Among the entries below, find the lines with "each" and copy them.

[Dataset excerpt]
::::

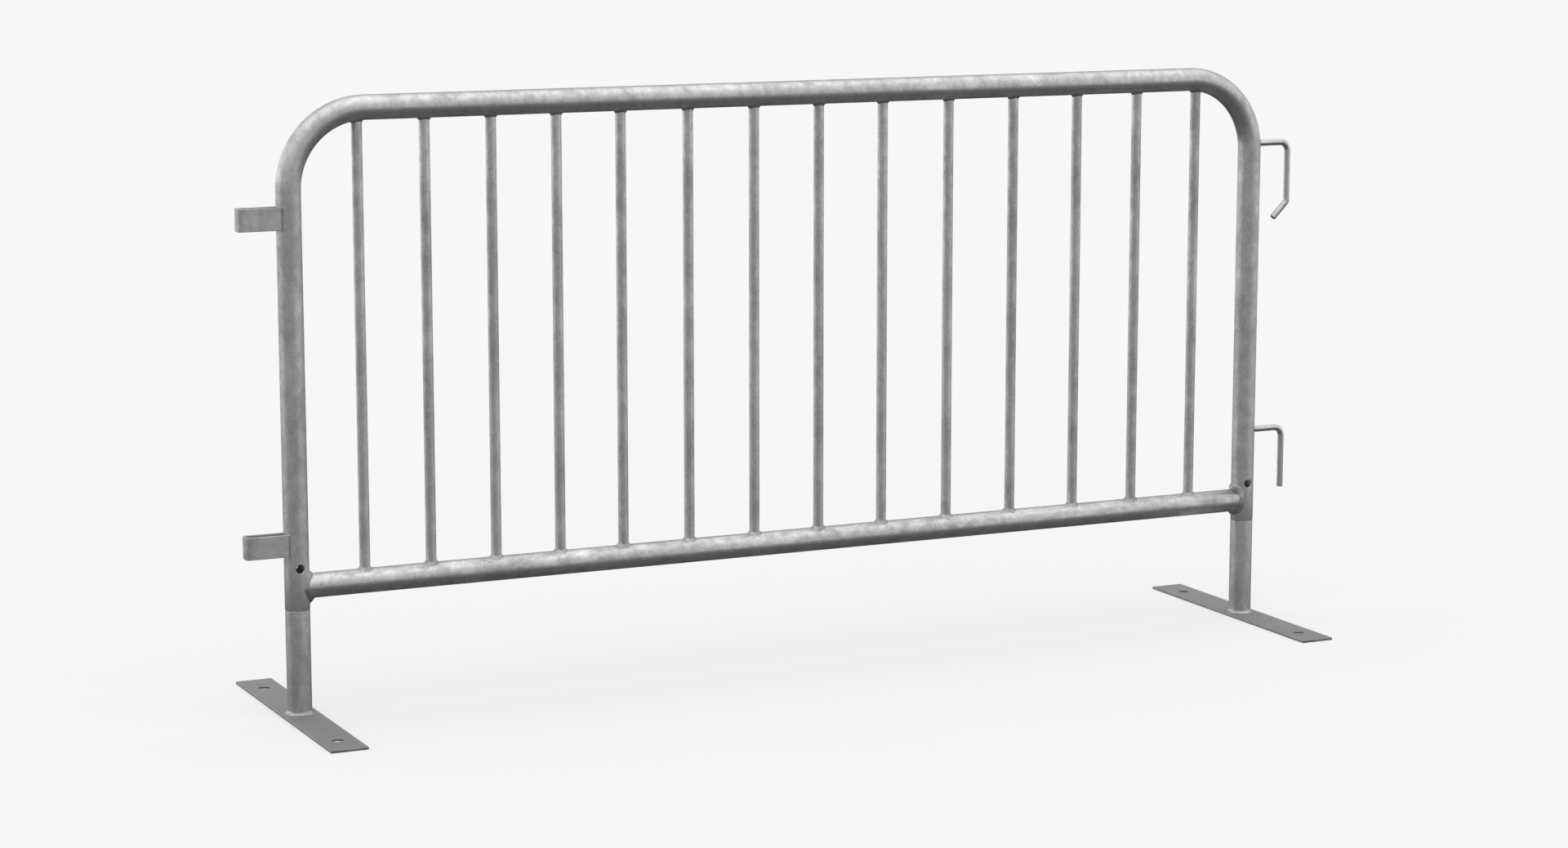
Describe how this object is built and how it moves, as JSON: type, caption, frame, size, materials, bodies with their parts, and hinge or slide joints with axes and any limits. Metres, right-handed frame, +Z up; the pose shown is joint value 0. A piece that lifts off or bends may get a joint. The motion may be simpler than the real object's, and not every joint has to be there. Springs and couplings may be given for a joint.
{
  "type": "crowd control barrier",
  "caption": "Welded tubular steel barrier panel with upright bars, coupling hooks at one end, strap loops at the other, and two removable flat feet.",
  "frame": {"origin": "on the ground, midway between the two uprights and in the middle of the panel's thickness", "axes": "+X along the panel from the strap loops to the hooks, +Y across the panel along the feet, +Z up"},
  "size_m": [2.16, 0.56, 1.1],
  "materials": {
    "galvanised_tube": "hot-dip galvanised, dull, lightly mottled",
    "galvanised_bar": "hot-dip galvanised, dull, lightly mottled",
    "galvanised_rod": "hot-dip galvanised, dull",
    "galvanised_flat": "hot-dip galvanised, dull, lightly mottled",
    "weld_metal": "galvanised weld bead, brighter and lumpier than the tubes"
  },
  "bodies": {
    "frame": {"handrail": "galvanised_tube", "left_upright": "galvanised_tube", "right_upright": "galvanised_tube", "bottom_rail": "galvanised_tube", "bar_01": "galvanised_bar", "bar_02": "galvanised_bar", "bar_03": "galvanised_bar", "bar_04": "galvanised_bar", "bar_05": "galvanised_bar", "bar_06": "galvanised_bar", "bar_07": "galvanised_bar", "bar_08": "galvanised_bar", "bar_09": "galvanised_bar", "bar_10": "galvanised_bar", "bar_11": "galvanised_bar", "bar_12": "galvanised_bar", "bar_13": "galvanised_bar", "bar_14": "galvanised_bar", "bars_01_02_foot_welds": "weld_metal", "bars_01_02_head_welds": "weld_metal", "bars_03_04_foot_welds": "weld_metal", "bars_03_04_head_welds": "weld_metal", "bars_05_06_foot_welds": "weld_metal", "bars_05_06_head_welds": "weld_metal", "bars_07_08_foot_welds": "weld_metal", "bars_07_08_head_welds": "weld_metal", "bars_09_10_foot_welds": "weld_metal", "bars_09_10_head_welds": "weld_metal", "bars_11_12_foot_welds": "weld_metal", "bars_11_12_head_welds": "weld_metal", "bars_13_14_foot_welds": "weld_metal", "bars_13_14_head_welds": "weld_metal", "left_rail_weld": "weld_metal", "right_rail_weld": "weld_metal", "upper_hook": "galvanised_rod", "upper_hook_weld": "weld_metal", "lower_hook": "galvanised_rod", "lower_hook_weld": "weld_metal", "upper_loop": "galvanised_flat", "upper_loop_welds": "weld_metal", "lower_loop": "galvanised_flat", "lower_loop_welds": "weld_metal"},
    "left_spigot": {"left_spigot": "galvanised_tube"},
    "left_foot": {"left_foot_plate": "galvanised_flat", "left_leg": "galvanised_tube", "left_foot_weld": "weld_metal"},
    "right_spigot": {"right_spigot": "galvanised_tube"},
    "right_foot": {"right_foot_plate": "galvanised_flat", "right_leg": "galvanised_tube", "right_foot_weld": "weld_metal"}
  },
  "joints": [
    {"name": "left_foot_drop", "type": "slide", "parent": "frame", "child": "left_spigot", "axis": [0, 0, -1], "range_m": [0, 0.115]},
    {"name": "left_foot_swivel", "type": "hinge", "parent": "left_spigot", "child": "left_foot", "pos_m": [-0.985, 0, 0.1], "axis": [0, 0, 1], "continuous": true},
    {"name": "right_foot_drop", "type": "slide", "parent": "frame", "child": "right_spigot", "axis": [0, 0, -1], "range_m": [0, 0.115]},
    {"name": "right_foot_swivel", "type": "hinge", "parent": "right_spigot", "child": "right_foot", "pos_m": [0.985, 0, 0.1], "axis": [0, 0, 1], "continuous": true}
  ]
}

::::

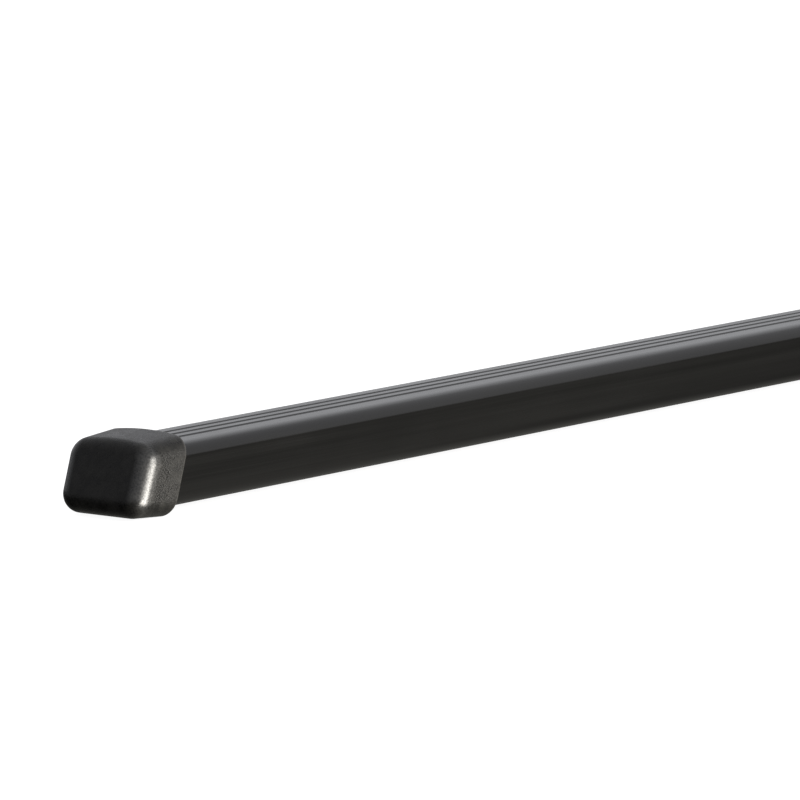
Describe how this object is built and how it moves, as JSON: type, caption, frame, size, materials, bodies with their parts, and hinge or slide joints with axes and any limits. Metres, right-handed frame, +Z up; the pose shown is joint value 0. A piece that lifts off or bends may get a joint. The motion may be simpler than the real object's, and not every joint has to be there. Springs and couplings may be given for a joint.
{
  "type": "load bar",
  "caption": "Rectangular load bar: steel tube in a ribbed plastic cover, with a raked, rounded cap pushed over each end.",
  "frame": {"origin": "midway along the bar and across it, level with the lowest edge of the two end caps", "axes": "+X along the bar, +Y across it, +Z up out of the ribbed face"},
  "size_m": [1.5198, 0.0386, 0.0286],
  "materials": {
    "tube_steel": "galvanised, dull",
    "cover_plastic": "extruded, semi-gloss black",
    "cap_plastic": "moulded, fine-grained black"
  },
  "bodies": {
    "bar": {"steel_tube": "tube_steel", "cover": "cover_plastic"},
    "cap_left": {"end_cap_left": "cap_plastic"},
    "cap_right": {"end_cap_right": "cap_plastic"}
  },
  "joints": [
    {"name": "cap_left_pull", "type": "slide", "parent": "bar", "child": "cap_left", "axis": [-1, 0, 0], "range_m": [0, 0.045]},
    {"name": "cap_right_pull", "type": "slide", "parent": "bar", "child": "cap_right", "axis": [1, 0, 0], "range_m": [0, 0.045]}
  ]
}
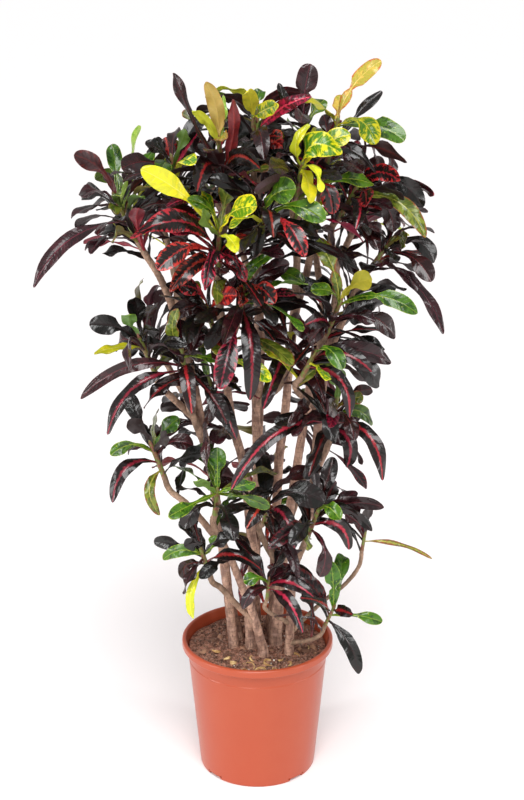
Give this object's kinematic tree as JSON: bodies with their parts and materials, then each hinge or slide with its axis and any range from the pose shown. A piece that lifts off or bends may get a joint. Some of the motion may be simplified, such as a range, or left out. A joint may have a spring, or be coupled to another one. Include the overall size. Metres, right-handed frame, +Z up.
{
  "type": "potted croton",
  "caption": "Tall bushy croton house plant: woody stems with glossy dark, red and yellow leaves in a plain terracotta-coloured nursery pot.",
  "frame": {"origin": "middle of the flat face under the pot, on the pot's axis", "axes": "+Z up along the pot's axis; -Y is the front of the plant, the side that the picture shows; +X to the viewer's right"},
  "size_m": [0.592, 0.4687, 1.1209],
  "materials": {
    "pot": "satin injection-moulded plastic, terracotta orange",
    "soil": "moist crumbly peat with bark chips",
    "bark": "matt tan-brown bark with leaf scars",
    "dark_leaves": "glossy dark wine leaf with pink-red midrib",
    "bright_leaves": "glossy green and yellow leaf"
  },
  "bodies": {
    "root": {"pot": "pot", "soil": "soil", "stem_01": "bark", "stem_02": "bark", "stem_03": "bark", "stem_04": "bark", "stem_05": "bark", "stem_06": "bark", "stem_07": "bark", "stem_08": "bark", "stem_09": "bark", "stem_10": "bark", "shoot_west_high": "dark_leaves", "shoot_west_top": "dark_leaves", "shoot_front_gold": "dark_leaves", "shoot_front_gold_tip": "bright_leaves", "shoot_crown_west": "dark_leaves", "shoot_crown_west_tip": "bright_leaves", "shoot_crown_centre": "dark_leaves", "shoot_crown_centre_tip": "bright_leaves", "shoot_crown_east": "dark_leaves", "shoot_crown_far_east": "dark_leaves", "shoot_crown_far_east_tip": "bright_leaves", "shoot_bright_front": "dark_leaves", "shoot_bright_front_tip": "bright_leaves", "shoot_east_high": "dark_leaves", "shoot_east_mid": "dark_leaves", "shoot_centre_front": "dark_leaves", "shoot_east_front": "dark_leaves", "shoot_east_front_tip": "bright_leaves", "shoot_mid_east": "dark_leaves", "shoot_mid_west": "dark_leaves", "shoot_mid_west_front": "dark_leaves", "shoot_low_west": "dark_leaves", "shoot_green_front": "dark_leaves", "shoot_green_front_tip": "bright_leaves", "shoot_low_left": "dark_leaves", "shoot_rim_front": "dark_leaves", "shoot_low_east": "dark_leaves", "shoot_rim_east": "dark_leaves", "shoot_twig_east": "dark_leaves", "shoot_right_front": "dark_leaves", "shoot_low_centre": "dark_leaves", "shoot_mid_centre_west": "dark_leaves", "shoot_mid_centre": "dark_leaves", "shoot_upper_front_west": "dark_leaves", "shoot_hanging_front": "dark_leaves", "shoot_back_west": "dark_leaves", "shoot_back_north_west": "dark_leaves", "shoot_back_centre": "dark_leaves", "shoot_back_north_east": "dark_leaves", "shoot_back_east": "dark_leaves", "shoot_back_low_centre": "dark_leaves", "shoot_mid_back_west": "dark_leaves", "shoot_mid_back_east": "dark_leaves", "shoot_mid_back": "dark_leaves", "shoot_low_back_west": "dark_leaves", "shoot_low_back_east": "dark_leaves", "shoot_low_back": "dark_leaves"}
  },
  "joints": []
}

::::

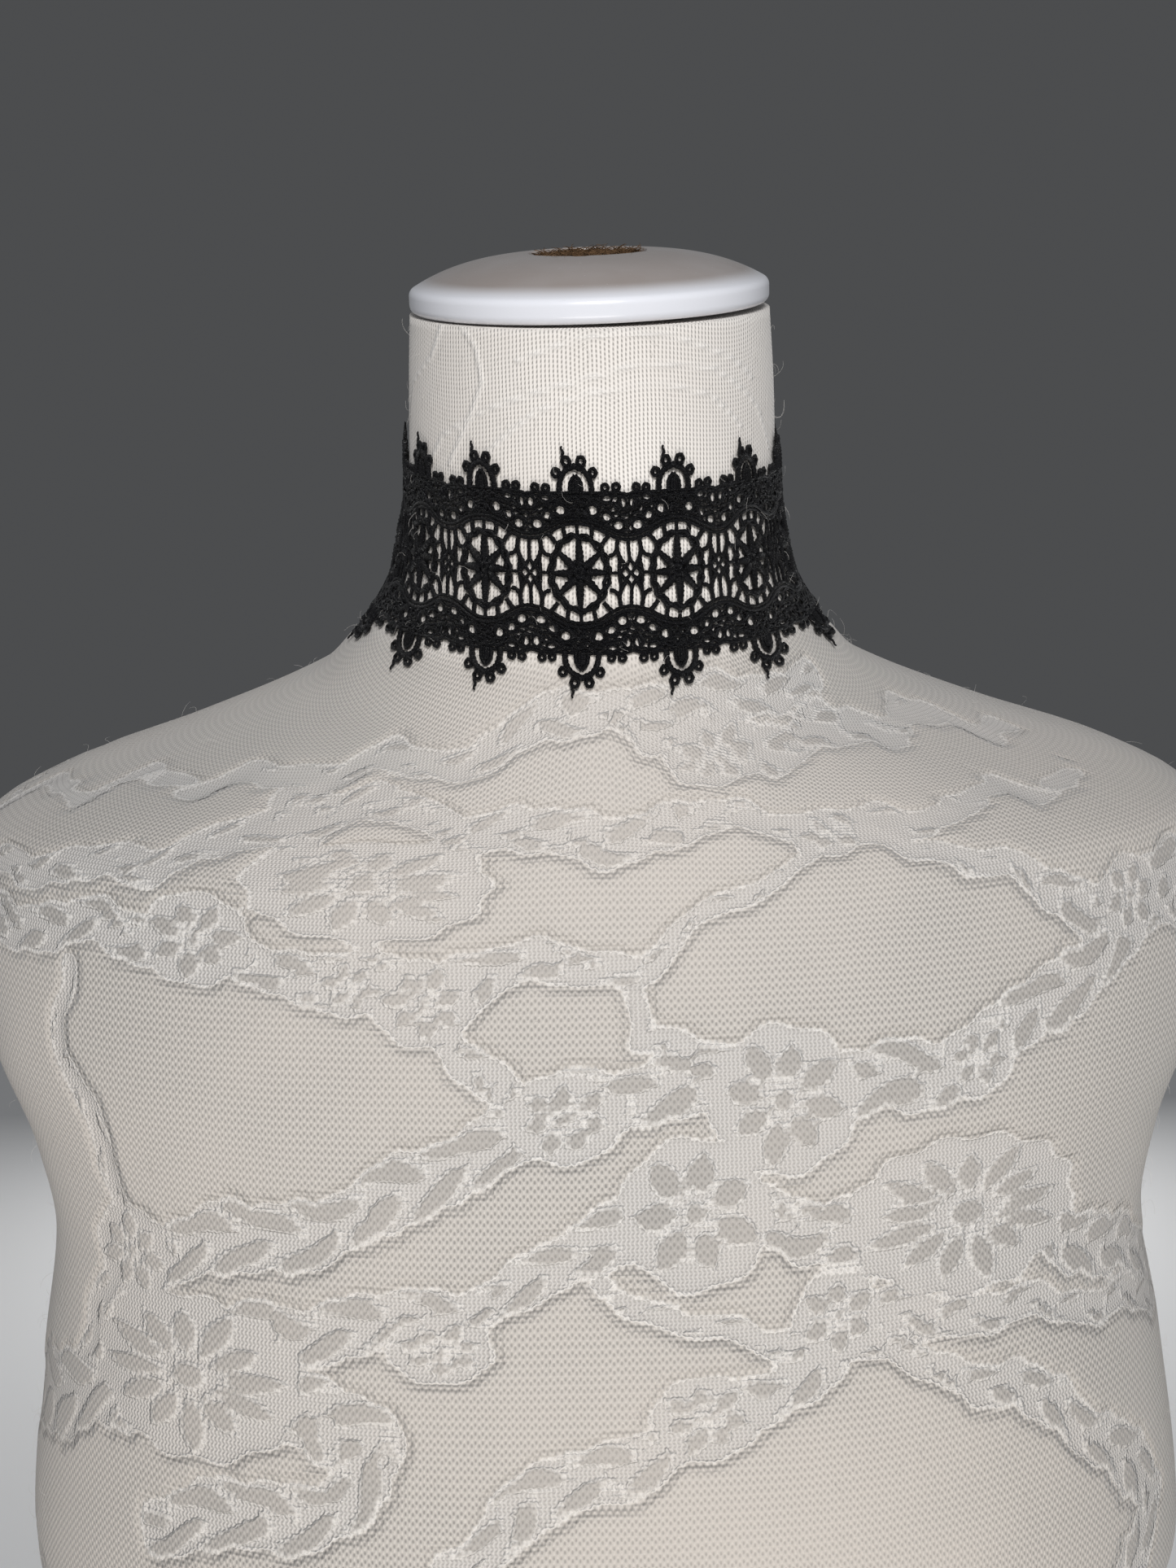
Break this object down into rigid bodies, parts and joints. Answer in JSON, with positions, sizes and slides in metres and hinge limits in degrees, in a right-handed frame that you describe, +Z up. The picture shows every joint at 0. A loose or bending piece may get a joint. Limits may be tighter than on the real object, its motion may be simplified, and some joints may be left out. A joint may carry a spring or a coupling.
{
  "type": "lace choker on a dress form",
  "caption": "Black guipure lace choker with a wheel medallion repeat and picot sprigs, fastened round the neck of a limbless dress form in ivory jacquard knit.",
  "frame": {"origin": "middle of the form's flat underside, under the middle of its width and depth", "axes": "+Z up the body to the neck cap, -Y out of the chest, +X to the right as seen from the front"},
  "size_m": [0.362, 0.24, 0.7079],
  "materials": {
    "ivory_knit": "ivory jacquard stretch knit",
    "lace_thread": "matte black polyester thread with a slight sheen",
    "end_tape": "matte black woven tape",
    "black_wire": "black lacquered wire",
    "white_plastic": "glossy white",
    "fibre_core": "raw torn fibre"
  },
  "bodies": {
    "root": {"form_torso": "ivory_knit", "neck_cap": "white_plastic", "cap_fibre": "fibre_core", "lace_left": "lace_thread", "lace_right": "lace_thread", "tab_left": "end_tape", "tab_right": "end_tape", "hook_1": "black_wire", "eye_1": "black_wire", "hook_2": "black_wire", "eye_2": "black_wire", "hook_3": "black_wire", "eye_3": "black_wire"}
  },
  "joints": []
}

::::

FULL ANSWER ->
  "caption": "Rectangular load bar: steel tube in a ribbed plastic cover, with a raked, rounded cap pushed over each end.",
Give this object's kinematic tree as JSON: bodies with their parts and materials, then each hinge or slide with its axis and any range from the pose shown. A piece that lifts off or bends may get a joint. Some of the motion may be simplified, such as a range, or left out. A joint may have a spring, or be coupled to another one. Include the overall size. Metres, right-handed frame, +Z up.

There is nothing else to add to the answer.